BEGIN

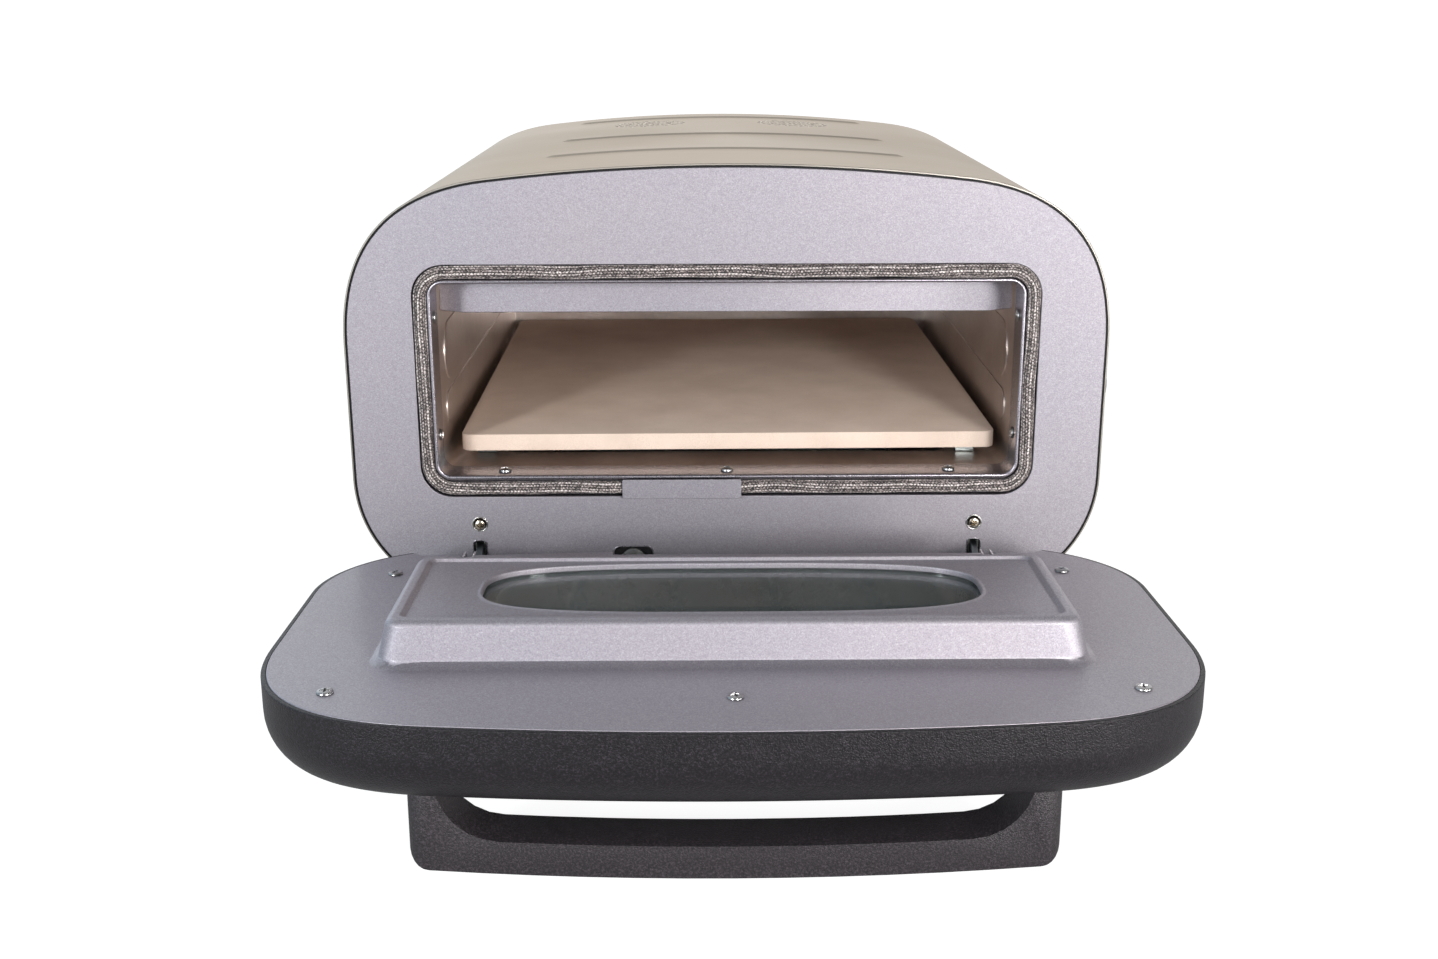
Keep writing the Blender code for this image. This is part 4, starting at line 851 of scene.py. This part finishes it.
# Screws
def make_screw(node, place, axis, head, rise, look, turned, shank=0.0014):
    """A pan-head screw with a cross recess; the shank goes into the sheet."""
    axis = Vector(axis).normalized()
    frame_turn = axis.to_track_quat("Z", "Y").to_matrix().to_4x4()
    frame_turn = Matrix.Translation(place) @ frame_turn @ Matrix.Rotation(turned, 4, "Z")
    sides, steps = 96, 26
    crown, rim_share, rim_width, rim_rise = 0.42, 0.86, 0.14, 0.69
    slot_half, slot_wall, slot_end, slot_end_wall, slot_deep = 0.15, 0.05, 0.60, 0.08, 0.75
    tip_z, shank_z, tip_share = -0.0059, -0.0050, 0.4
    rings = []
    dome = []
    for k in range(steps + 1):
        r = head * k / steps
        edge = r / head
        height = rise * (1.0 - crown * edge ** 2)
        if edge > rim_share:
            fall = (edge - rim_share) / rim_width
            height = rise * rim_rise * sqrt(max(0.0, 1.0 - fall ** 2))
        dome.append((r, height))
    for r, height in dome[:0:-1]:
        ring = []
        for x, y in circle(0.0, 0.0, r, sides):
            near = min(abs(x), abs(y))
            far = max(abs(x), abs(y))
            arm = max(0.0, min(1.0, (head * slot_half - near) / (head * slot_wall)))
            end = max(0.0, min(1.0, (head * slot_end - far) / (head * slot_end_wall)))
            deep = rise * slot_deep * min(arm, end)
            ring.append(frame_turn @ Vector((x, y, height - deep)))
        rings.append(ring)
    skirt = [(shank, 0.0), (shank, shank_z), (shank * tip_share, tip_z)]
    low = [[frame_turn @ Vector((x, y, z)) for x, y in circle(0.0, 0.0, r, sides)]
           for r, z in skirt]
    dress(lofted(node + "_cross", rings[::-1] + low, sharp=SHARP_PRESSED), node, look)


def make_screws():
    """Every visible screw, each with its cross turned its own way."""
    gap, throat_y, floor_x, door_x, field_y = 0.0003, 0.0100, 0.1395, 0.1922, -0.0037
    front = (0.0, -1.0, 0.0)
    for name, side in (("left", -1), ("right", 1)):
        spot = on_case((side * HINGE_SCREW_X, -gap, HINGE_SCREW_Z))
        make_screw(f"hinge_screw_{name}", spot, front,
                   0.0032, 0.0019, looks["screw_metal"], 0.5 + side * 0.3)
    up = (0.0, 0.0, 1.0)
    wall_x = MOUTH_HALF - gap
    for k, (name, x) in enumerate((("left", -floor_x), ("middle", 0.0), ("right", floor_x))):
        make_screw(f"throat_screw_floor_{name}", on_case((x, throat_y, MOUTH_LOW + gap)), up,
                   0.0040, 0.0020, screw_look, 0.4 + k * 0.5, 0.0016)
    for name, side in (("left", -1), ("right", 1)):
        for level, z in (("low", 0.1492), ("high", 0.2235)):
            make_screw(f"throat_screw_{level}_{name}", on_case((side * wall_x, throat_y, z)),
                       (-side, 0.0, 0.0), 0.0036, 0.0016, screw_look, z * 9)
    tilt = on_door((0.0, 1.0, 0.0)) - on_door((0.0, 0.0, 0.0))
    spots = {"middle": (0.0, 0.2761)}
    for name, side in (("left", -1), ("right", 1)):
        spots[f"low_{name}"] = (side * door_x, 0.0916)
        spots[f"high_{name}"] = (side * door_x, 0.2680)
    for k, (name, (x, z)) in enumerate(spots.items()):
        make_screw(f"door_screw_{name}", on_door((x, field_y, z)), tilt, 0.0041, 0.0014,
                   screw_look, 0.3 + k * 0.7)


# Door pieces
def plug_outline(half, low, high, radius):
    return rounded(2 * half, high - low, radius, 0.0, (low + high) / 2, 14)


def arm_slots():
    """Cutters for the hinge arms' slots and for the notch at the door's hinge edge."""
    low, high, near, lean, arm_back, notch_back = 0.0370, 0.0567, 0.1839, 0.90, -0.0540, -0.0160
    step, step_near, step_far = 0.0060, -0.0690, -0.1510
    tools = []
    for side in (-1, 1):
        left = side * ARM_X - SLOT_WIDTH / 2
        right = side * ARM_X + SLOT_WIDTH / 2
        outline = [(left, low), (right, low), (right, SLOT_HIGH), (left, SLOT_HIGH)]
        tools.append(cutter(outline, arm_back, 0.0, on_door))
    wide = near + (high - low) * lean
    outline = [(-wide, low), (wide, low), (near, high), (step_near, high),
               (step_near, high - step), (step_far, high), (-near, high)]
    tools.append(cutter(outline, notch_back, 0.0, on_door))
    return tools


def make_inner_panel():
    """The pressed sheet: field, filleted plug, sunk top and a rolled window edge."""
    base = (0.1760, 0.1268, 0.23765, 0.0120)
    top = (0.1705, 0.1288, 0.23365, 0.0080)
    middle = 0.181225
    height, inset, sheet, least_corner, bends = 0.0230, 0.0026, 0.0010, 0.004, 8
    base_round, rim_round = 0.0042, 0.0036

    def wall(y, grow, low_grow=None):
        """The plug's outline at a height, grown outward."""
        share = y / height
        half, low, high, radius = [a + (b - a) * share for a, b in zip(base, top)]
        low_grow = grow if low_grow is None else low_grow
        return plug_outline(half + grow, low - low_grow, high + grow,
                            max(least_corner, radius + grow))

    edge = [(0.0, -sheet), (0.0, -0.0006), (0.0001, -0.0003), (0.0003, -0.0001), (0.0006, 0.0)]
    steps = [(arched(inset + move, DOOR_LOW), y) for move, y in edge]
    for k in range(bends + 1):
        a = pi / 2 * k / bends
        steps.append((wall(base_round * (1 - cos(a)), base_round * (1 - sin(a))),
                      base_round * (1 - cos(a))))
    for k in range(bends + 1):
        a = pi / 2 * k / bends
        y = height - rim_round * (1 - sin(a))
        steps.append((wall(y, -rim_round * (1 - cos(a))), y))
    rim, low_rim, slope, low_slope, sink = 0.0056, 0.0052, 0.0036, 0.0015, 0.0020
    inside = [(0.0, 0.0), (0.15, 0.03), (0.30, 0.14), (0.70, 0.86), (0.85, 0.97), (1.0, 1.0)]
    for across, down in inside:
        steps.append((wall(height, -(rim + slope * across), -(low_rim + low_slope * across)),
                      height - sink * down))
    low = height - sink
    lip = [(0.0026, 0.0), (0.0018, 0.00015), (0.0012, 0.0004), (0.0007, 0.0005), (0.0003, 0.0003),
           (0.00005, -0.0001), (0.0, -0.0006), (0.0, -0.0025), (0.0009, -0.0025), (0.0009, -0.0010)]
    steps += [(oval(grow), low + y) for grow, y in lip]
    steps.append((wall(height, -(rim + slope + sheet), -(low_rim + low_slope + sheet)),
                  low - sheet))
    steps.append((wall(height, -rim_round - sheet), height - sheet))
    steps.append((wall(height - rim_round, -sheet), height - rim_round))
    steps.append((wall(base_round, -sheet), base_round))
    steps.append((wall(0.0, base_round + sheet), -sheet))
    directions = []
    for shape in (plug_outline(*top), plug_outline(*base), wall(height, -rim), oval(),
                  arched(inset, DOOR_LOW)):
        directions += [(x, z - middle) for x, z in shape]
    pitch, half_high = 0.004, 0.053
    directions += [(x * pitch, side) for side in (-half_high, half_high) for x in range(-42, 43)]
    spread = spread_out(directions)
    rings = []
    for outline, y in steps:
        rings.append([on_door((x, DOOR_FACE + y, z)) for x, z in
                      (along(outline, d, middle) for d in spread)])
    panel = lofted("door_inner_panel_fine", rings, True, SHARP_PRESSED)
    cut(panel, *arm_slots())
    weighted(panel)
    dress(panel, "door_inner_panel")


def door_ring(share_in, share_deep, shrink, front_edge):
    """One outline of the door's pillow shape; the hinge edge is rounded less."""
    full_in, tight_in, full_deep, tight_deep = 0.0260, 0.0080, 0.0280, 0.0080
    top_depth, low_extra = 0.0424, 0.0100
    ring = []
    outer = arched(shrink, DOOR_LOW)
    full = arched(shrink + full_in * share_in, DOOR_LOW)
    tight = arched(shrink + tight_in * share_in, DOOR_LOW)
    for (_, oz), (fx, fz), (tx, tz) in zip(outer, full, tight):
        low_share = min(1.0, max(0.0, (DOOR_LOW + LOW_CORNER - oz) / LOW_CORNER)) ** 2
        x = fx + (tx - fx) * low_share
        z = fz + (tz - fz) * low_share
        depth = top_depth + low_extra * (CASE_HIGH - z) / (CASE_HIGH - DOOR_LOW) - front_edge
        straight = depth - full_deep * (1 - low_share) - tight_deep * low_share
        y = straight + (depth - straight) * share_deep
        ring.append(on_door((x, DOOR_FACE - y, z)))
    return ring


def make_door_body():
    """The hollow pillow with its window hole, slots and notch."""
    bends, wall, front_wall = 12, 0.0046, 0.0020
    hole_low, hole_high, hole_share = -0.0604, -0.0252, 0.94
    rings = []
    turns = [pi / 2 * k / bends for k in range(bends + 1)]
    for turn in turns:
        rings.append(door_ring(1 - sin(turn), cos(turn), 0.0, 0.0))
    for inset, y in ((0.0, -0.0050), (0.0002, -0.0046), (0.0006, -0.0044), (0.0023, -0.0044),
                     (0.0023, -0.0053), (wall, -0.0053)):
        rings.append(at_y(arched(inset, DOOR_LOW), y, on_door))
    for turn in turns[::-2]:
        rings.append(door_ring(1 - sin(turn), cos(turn), wall, front_wall))
    body = lofted("door_body_fine", rings, sharp=SHARP_PRESSED)
    cut(body, cutter(oval(scale=hole_share), hole_low, hole_high, on_door), *arm_slots())
    weighted(body)
    dress(body, "door_body")


place_camera()
make_shell()
make_front()
make_throat()
make_gasket()
make_dials()
make_screws()
make_inner_panel()
make_door_body()
soft_edges = {"pizza_stone": 0.0014, "lintel_baffle": 0.0008, "door_handle": 0.0010,
              "cavity_liner": 0.0006, "gasket_clip": 0.00025, "hinge_arm_left": 0.0006,
              "hinge_arm_right": 0.0006}
# The stone rails, element bar and lower element rest take the dark arm steel as painted shade,
# where the stone's overhang shadows them.
own_looks = {"outer_window_glass": outer_glass_look, "hinge_arm_left": arm_steel_and_painted_shade,
             "hinge_arm_right": arm_steel_and_painted_shade, "door_handle": handle_painted_light_look, "switch_button": button_look,
             "stone_rail_left": arm_steel_and_painted_shade, "stone_rail_right": arm_steel_and_painted_shade,
             "element_bar": arm_steel_and_painted_shade, "lower_element_rest": arm_steel_and_painted_shade}
plain_edge = 0.0003
done = {node for node in nodes if nodes[node].hide_render}
for node in sorted(set(nodes) - done):
    refined(node, soft_edges.get(node, plain_edge), 4 if node in soft_edges else 2,
            own_looks.get(node))


# Light
def lamp(name, place, aim, size, power, colour):
    data = bpy.data.lights.new(name, "AREA")
    data.shape = "RECTANGLE"
    data.size, data.size_y = size
    data.energy = power
    data.color = colour
    obj = link(bpy.data.objects.new(name, data))
    ahead = (Vector(aim) - Vector(place)).normalized()
    turn = ahead.to_track_quat("-Z", "Y").to_matrix().to_4x4()
    obj.matrix_world = Matrix.Translation(place) @ turn


def build_room():
    """The soft light all round, the white floor and the lamps."""
    behind, before, leftward, least, floor_seen, floor_glossy = 1.20, 0.16, 0.62, 0.05, 0.92, 0.30
    world = bpy.data.worlds.new("room")
    bpy.context.scene.world = world
    room = Tree(world, "Generated")

    def toward(way, share):
        """Brighter toward one way, dark from the side of it on."""
        node = room.add("ShaderNodeVectorMath", {"operation": "DOT_PRODUCT"})
        room.put(node, 0, room.place)
        room.put(node, 1, way)
        return room.math("MULTIPLY", room.math("MAXIMUM", node.outputs["Value"], 0.0), share)

    seen = room.seen()
    glow = room.math("ADD", toward((0.0, 1.0, 0.0), behind), toward((0.0, -1.0, 0.0), before))
    glow = room.math("ADD", glow, toward((-1.0, 0.0, 0.0), leftward))
    glow = room.math("ADD", glow, least)
    side = room.add("ShaderNodeSeparateXYZ", Vector=room.place).outputs["X"]
    warm = room.math("MAXIMUM", room.level(side, -0.9, -0.1, 0.0, 1.0), seen)
    colour = room.ramp(warm, [(0.0, (0.76, 0.98, 1.14)), (1.0, (1.0, 1.0, 1.0))])
    light = room.add("ShaderNodeBackground", Color=colour,
                     Strength=room.math("MAXIMUM", glow, seen))
    room.put(room.add("ShaderNodeOutputWorld"), "Surface", light.outputs[0])

    look = Look("floor", Base_Color=(0.30, 0.30, 0.30), Roughness=0.9, Specular_IOR_Level=0.0)
    glossy = look.add("ShaderNodeLightPath").outputs["Is Glossy Ray"]
    look.set(Emission_Color=(1.0, 1.0, 1.0),
             Emission_Strength=look.math("MAXIMUM", look.math("MULTIPLY", look.seen(), floor_seen),
                                         look.math("MULTIPLY", glossy, floor_glossy)))
    reach = 30.0
    floor = meshed("floor", [(-reach, -reach, 0.0), (reach, -reach, 0.0), (reach, reach, 0.0),
                             (-reach, reach, 0.0)], [(0, 1, 2, 3)])
    floor.data.materials.append(look.material)

    aim = (0.0, 0.05, 0.16)
    lamp("right_front", (0.629, -1.604, 0.52), aim, (0.24, 0.30), 14.5, (1.0, 0.985, 0.97))
    lamp("right_low", (0.86, -1.30, 0.20), aim, (0.30, 0.22), 5.0, (1.0, 0.98, 0.97))
    lamp("left_low", (-1.02, -1.20, 0.20), aim, (0.30, 0.22), 1.2, (0.88, 0.98, 1.06))
    lamp("left_front", (-0.931, -1.488, 0.52), aim, (0.17, 0.30), 10.0, (0.97, 0.985, 1.0))
    lamp("right_side", (1.35, -0.75, 0.20), aim, (0.40, 0.30), 3.6, (1.0, 1.0, 1.0))


build_room()
view = bpy.context.scene.view_settings
view.view_transform = "Standard"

END

## Problem to solve
Take the lines above from the first through the one containing "sharp=SHARP_PRESSED), node, look)" and reproduce them exactly; include nothing else.

## In response
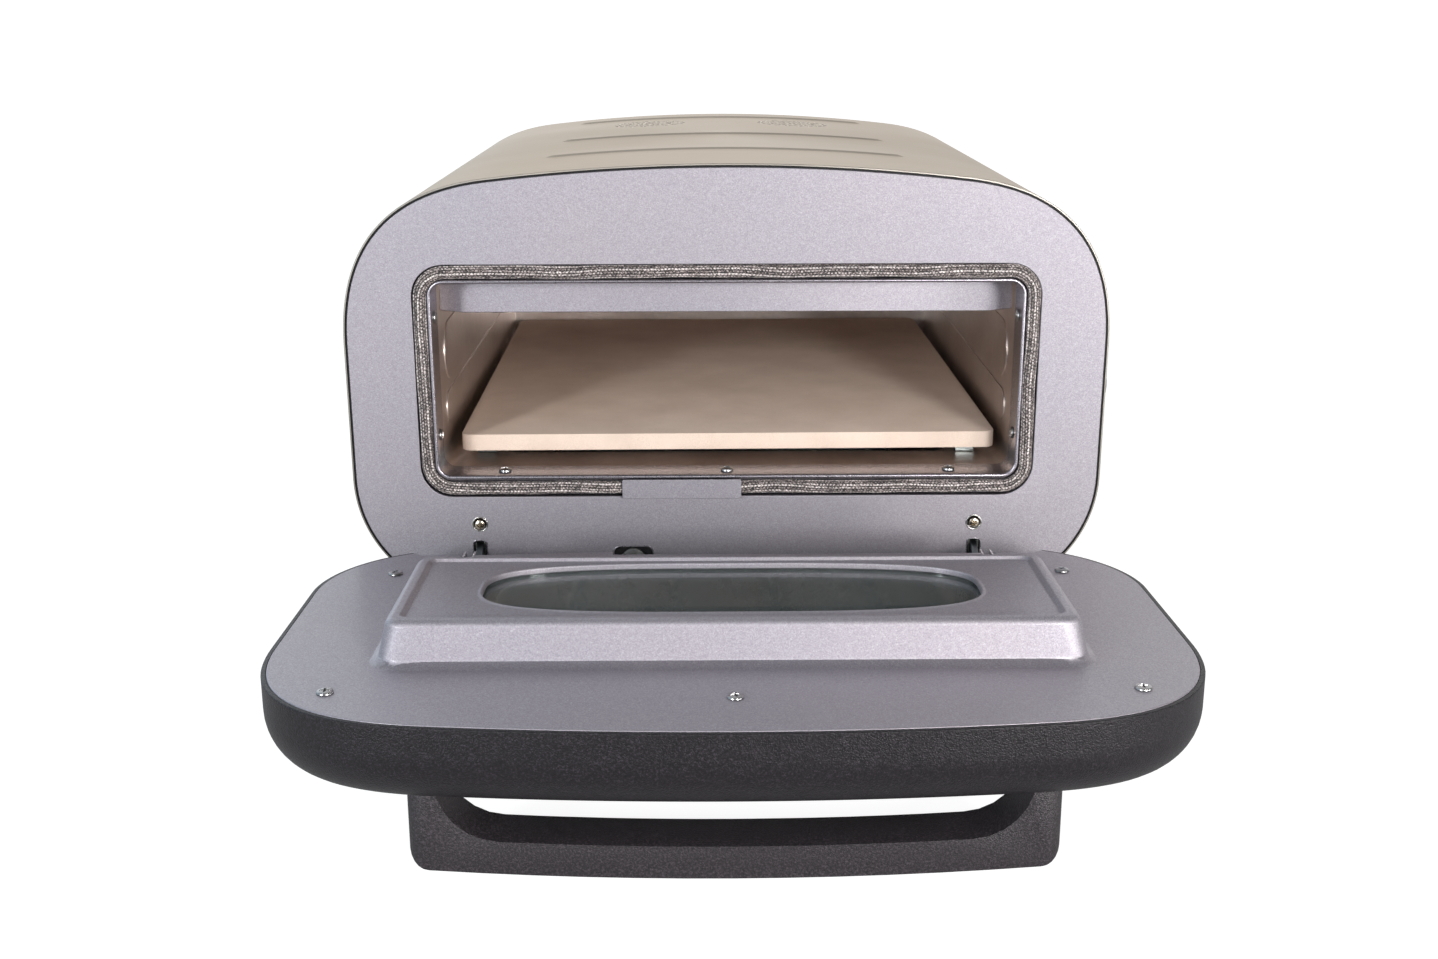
Keep writing the Blender code for this image. This is part 4, starting at line 851 of scene.py. This part finishes it.
# Screws
def make_screw(node, place, axis, head, rise, look, turned, shank=0.0014):
    """A pan-head screw with a cross recess; the shank goes into the sheet."""
    axis = Vector(axis).normalized()
    frame_turn = axis.to_track_quat("Z", "Y").to_matrix().to_4x4()
    frame_turn = Matrix.Translation(place) @ frame_turn @ Matrix.Rotation(turned, 4, "Z")
    sides, steps = 96, 26
    crown, rim_share, rim_width, rim_rise = 0.42, 0.86, 0.14, 0.69
    slot_half, slot_wall, slot_end, slot_end_wall, slot_deep = 0.15, 0.05, 0.60, 0.08, 0.75
    tip_z, shank_z, tip_share = -0.0059, -0.0050, 0.4
    rings = []
    dome = []
    for k in range(steps + 1):
        r = head * k / steps
        edge = r / head
        height = rise * (1.0 - crown * edge ** 2)
        if edge > rim_share:
            fall = (edge - rim_share) / rim_width
            height = rise * rim_rise * sqrt(max(0.0, 1.0 - fall ** 2))
        dome.append((r, height))
    for r, height in dome[:0:-1]:
        ring = []
        for x, y in circle(0.0, 0.0, r, sides):
            near = min(abs(x), abs(y))
            far = max(abs(x), abs(y))
            arm = max(0.0, min(1.0, (head * slot_half - near) / (head * slot_wall)))
            end = max(0.0, min(1.0, (head * slot_end - far) / (head * slot_end_wall)))
            deep = rise * slot_deep * min(arm, end)
            ring.append(frame_turn @ Vector((x, y, height - deep)))
        rings.append(ring)
    skirt = [(shank, 0.0), (shank, shank_z), (shank * tip_share, tip_z)]
    low = [[frame_turn @ Vector((x, y, z)) for x, y in circle(0.0, 0.0, r, sides)]
           for r, z in skirt]
    dress(lofted(node + "_cross", rings[::-1] + low, sharp=SHARP_PRESSED), node, look)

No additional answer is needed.